A point of underlying agreement was that things can't stay as they are. As shadow treasurer Chris Bowen told the conference, the irony of the government's approach of doing nothing is to create more uncertainty. That's because few people believe the system is working, equitable or affordable.
Bipartisanship led us to this position. Bipartisanship keeps us in stasis. Therefore, to move on from this position, we need something other than bipartisanship.
Sinodinos reflected on how important external pressure and community consensus had proved in forcing the hand of governments on numerous occasions, notably on Howard's signature tax reforms and on climate change.
How much did he charge to say that? (Zing!)
Dawkins observed that the risks of vacating a policy debate are leaving it open for others, and making it harder to do an inevitable U-turn without looking ridiculous.
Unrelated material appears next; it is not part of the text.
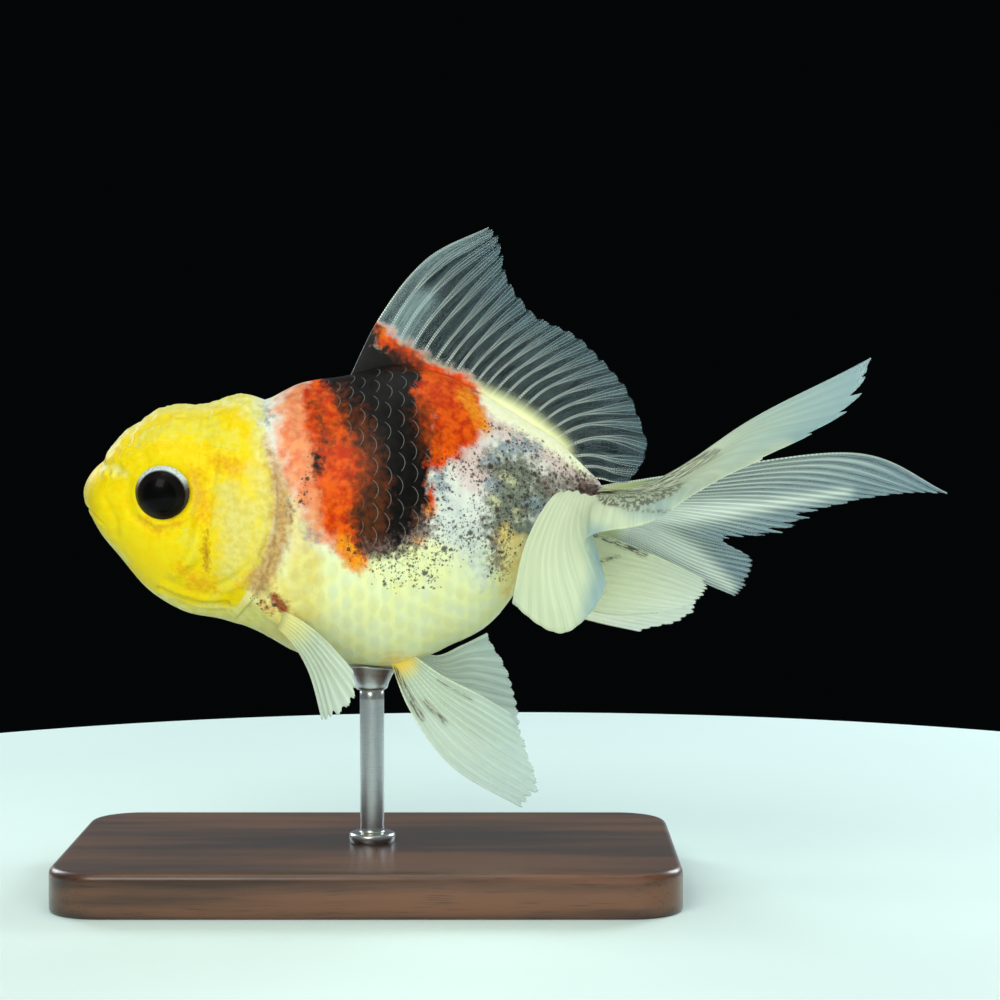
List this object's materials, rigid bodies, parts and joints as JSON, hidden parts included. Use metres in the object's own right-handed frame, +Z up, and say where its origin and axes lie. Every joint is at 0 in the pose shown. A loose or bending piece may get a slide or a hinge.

Likewise! (Zing! Balance!)
Unfortunately, Tony Abbott seems to have perfected the art of looking ridiculous whether or not he is doing U-turns.
Zing. Bipartisanship is the last refuge of political and journalistic scoundrels. If you want to get important things done, bipartisanship must die; if you want to tell the big stories, kill your yearning for bipartisanship.

* "Other sources of information" does not include other politicians, anonymous sources, or other journalists. This verification and validation is, in theory, what journalists do. In practice, press gallery journalists do this rarely if at all, which is why disdain for press gallery journalists does not mean a disdain for the very practice of journalism per se.